What is being asked => Set down the listing below verbatim, but only from its first line through the line containing "return body + neck + face".
— Start —
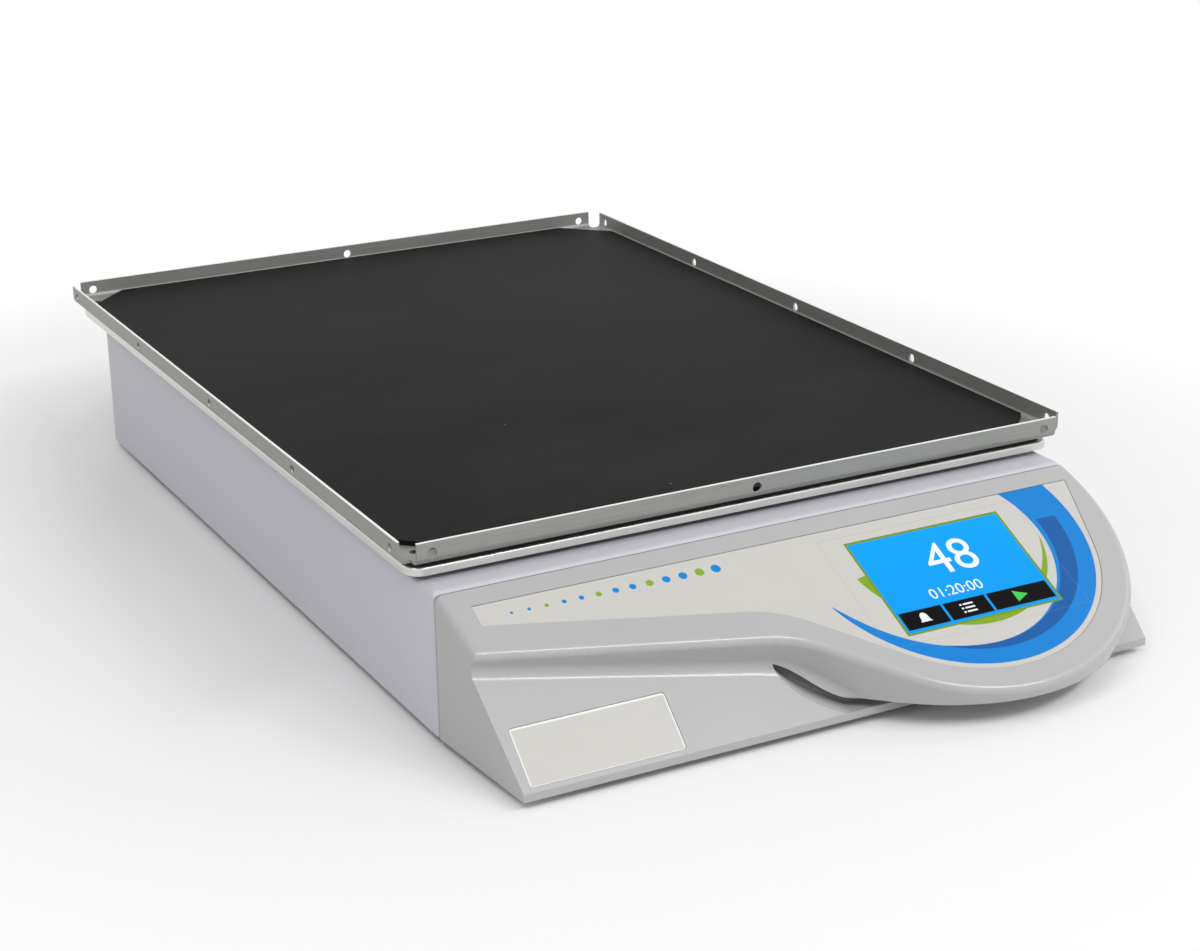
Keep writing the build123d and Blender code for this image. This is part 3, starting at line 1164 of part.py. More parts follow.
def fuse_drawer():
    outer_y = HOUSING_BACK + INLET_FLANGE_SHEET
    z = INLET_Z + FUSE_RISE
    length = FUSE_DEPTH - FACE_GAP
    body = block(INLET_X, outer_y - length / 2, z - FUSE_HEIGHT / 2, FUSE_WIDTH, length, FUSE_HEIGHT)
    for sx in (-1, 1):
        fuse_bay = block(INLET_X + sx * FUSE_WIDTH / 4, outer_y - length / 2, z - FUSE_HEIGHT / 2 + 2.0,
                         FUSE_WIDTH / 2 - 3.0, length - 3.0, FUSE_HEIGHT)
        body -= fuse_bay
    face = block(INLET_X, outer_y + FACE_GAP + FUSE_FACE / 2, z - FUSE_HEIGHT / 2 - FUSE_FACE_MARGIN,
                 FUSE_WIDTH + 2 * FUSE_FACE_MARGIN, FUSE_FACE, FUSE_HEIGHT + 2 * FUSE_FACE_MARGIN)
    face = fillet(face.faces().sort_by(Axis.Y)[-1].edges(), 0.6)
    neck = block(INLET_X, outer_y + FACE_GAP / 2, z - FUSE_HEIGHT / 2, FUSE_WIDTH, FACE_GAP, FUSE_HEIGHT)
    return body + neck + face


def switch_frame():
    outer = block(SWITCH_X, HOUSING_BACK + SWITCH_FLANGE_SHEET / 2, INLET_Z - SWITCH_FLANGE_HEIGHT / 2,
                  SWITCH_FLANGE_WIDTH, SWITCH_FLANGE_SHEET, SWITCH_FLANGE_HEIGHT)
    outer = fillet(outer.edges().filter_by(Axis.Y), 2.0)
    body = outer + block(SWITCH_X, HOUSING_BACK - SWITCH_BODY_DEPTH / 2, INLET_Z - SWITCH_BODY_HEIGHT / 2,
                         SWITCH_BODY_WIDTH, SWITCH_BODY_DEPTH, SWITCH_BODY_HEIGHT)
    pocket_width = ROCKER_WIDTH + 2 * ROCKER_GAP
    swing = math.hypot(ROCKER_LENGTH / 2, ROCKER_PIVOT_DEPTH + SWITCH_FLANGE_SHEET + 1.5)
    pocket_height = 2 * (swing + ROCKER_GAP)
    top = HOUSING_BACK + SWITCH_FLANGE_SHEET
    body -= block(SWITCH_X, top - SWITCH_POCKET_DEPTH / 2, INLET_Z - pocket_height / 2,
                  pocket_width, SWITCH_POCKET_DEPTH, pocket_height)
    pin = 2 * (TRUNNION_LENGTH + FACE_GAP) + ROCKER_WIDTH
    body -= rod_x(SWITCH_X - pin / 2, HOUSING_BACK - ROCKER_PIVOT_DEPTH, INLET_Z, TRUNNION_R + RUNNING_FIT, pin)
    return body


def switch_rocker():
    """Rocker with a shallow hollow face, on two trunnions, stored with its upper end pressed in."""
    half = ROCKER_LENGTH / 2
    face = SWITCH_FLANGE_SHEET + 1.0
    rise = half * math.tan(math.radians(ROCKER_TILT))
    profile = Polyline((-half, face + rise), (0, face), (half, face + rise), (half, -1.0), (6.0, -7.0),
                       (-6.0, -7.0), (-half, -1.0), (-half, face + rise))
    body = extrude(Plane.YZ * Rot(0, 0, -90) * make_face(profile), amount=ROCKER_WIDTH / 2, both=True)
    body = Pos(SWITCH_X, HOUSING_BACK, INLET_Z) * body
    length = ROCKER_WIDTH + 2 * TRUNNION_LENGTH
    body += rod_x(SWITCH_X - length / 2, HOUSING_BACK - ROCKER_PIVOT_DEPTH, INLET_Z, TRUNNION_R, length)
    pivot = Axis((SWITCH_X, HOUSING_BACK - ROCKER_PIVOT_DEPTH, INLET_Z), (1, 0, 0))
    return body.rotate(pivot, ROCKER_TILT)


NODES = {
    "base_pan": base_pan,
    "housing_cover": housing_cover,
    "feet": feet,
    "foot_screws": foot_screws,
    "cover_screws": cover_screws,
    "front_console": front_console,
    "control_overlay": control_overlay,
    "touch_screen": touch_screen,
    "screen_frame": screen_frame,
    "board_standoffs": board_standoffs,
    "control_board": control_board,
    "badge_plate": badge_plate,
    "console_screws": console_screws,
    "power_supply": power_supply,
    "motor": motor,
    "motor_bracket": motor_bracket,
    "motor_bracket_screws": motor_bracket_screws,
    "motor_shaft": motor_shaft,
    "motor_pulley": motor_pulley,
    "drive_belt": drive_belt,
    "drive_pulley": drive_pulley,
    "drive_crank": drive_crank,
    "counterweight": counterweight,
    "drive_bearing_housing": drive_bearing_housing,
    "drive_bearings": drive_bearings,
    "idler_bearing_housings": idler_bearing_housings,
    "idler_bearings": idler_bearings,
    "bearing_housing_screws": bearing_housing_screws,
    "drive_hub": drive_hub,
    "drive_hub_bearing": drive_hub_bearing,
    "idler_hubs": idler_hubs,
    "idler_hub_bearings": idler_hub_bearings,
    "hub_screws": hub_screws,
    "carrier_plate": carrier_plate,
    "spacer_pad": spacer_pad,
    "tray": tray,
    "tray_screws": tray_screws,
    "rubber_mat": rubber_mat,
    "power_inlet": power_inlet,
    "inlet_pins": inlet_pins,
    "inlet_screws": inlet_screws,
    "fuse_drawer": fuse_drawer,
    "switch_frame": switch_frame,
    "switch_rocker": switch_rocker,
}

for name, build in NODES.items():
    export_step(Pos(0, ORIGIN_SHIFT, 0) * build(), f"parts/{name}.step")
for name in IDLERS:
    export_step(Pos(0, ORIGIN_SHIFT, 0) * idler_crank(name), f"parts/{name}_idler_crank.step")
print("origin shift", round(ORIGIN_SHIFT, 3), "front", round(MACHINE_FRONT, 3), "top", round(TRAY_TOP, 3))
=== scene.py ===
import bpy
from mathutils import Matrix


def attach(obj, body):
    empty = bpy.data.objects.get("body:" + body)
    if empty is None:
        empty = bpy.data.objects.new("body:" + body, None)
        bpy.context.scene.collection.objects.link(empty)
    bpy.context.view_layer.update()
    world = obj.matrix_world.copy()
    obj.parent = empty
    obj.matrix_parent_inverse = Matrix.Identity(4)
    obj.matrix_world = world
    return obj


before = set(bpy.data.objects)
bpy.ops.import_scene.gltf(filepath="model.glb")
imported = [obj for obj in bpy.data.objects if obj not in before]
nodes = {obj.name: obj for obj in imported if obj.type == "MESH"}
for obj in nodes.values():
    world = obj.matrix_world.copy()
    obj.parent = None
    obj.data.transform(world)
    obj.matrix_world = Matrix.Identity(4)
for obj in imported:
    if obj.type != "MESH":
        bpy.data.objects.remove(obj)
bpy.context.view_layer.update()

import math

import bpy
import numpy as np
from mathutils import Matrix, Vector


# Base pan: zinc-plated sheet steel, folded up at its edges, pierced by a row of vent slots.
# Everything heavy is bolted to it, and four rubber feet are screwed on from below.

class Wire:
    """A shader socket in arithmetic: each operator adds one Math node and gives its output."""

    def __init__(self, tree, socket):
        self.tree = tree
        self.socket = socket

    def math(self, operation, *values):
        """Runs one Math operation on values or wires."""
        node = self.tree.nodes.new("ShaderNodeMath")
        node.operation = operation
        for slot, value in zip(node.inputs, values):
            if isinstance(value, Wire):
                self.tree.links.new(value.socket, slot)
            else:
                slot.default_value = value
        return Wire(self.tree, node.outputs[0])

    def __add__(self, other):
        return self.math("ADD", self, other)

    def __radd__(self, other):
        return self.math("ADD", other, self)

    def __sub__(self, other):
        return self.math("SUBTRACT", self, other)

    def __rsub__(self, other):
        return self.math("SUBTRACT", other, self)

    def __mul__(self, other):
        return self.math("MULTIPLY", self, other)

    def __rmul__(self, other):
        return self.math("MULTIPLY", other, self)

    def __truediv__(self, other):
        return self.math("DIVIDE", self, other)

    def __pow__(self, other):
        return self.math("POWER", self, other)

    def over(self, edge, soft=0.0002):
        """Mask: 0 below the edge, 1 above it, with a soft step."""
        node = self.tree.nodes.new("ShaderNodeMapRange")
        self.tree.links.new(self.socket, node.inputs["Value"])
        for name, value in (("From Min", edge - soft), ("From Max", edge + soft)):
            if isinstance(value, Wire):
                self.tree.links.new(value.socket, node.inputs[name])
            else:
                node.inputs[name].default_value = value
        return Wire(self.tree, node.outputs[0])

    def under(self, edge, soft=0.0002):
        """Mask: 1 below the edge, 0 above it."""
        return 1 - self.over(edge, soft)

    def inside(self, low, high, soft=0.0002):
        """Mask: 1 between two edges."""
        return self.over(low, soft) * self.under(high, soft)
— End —
Task response =>
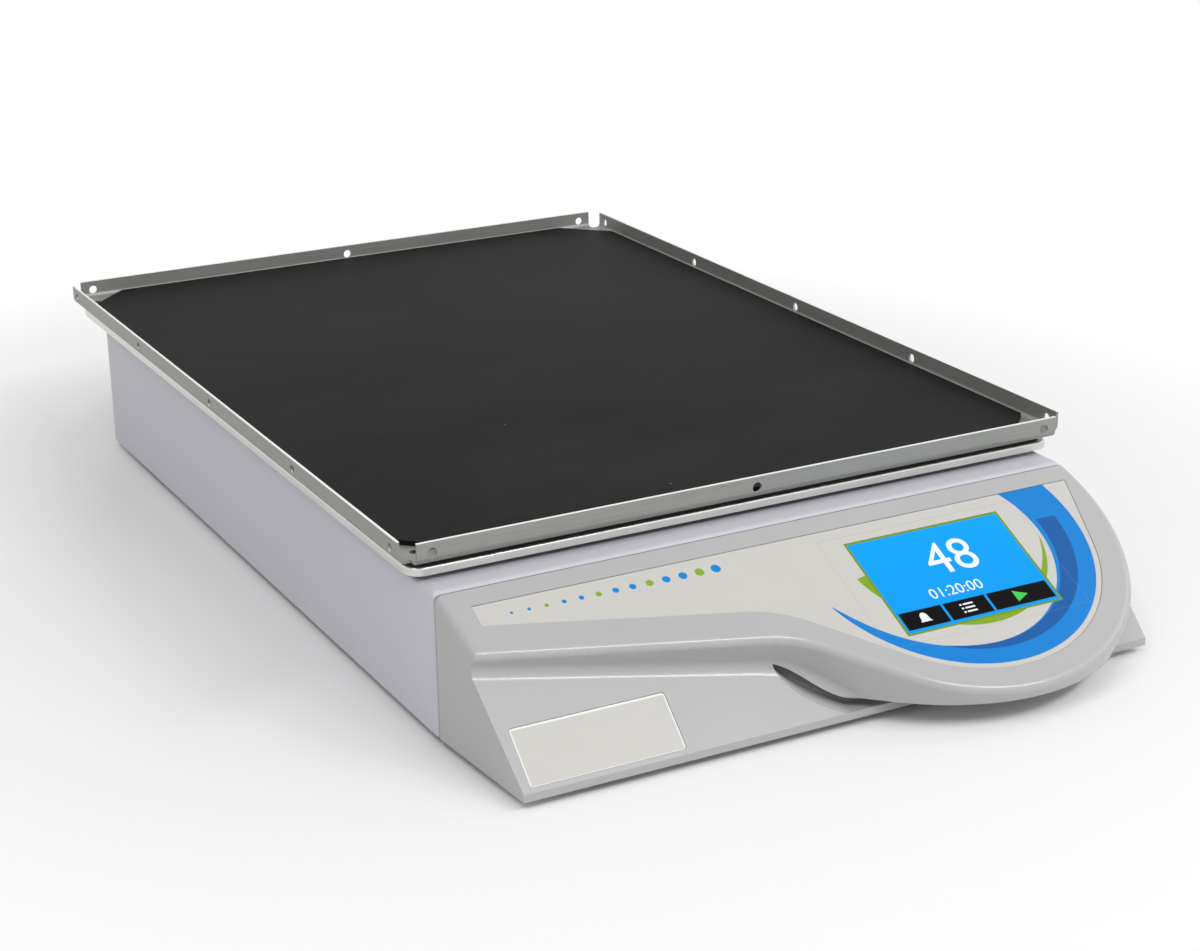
Keep writing the build123d and Blender code for this image. This is part 3, starting at line 1164 of part.py. More parts follow.
def fuse_drawer():
    outer_y = HOUSING_BACK + INLET_FLANGE_SHEET
    z = INLET_Z + FUSE_RISE
    length = FUSE_DEPTH - FACE_GAP
    body = block(INLET_X, outer_y - length / 2, z - FUSE_HEIGHT / 2, FUSE_WIDTH, length, FUSE_HEIGHT)
    for sx in (-1, 1):
        fuse_bay = block(INLET_X + sx * FUSE_WIDTH / 4, outer_y - length / 2, z - FUSE_HEIGHT / 2 + 2.0,
                         FUSE_WIDTH / 2 - 3.0, length - 3.0, FUSE_HEIGHT)
        body -= fuse_bay
    face = block(INLET_X, outer_y + FACE_GAP + FUSE_FACE / 2, z - FUSE_HEIGHT / 2 - FUSE_FACE_MARGIN,
                 FUSE_WIDTH + 2 * FUSE_FACE_MARGIN, FUSE_FACE, FUSE_HEIGHT + 2 * FUSE_FACE_MARGIN)
    face = fillet(face.faces().sort_by(Axis.Y)[-1].edges(), 0.6)
    neck = block(INLET_X, outer_y + FACE_GAP / 2, z - FUSE_HEIGHT / 2, FUSE_WIDTH, FACE_GAP, FUSE_HEIGHT)
    return body + neck + face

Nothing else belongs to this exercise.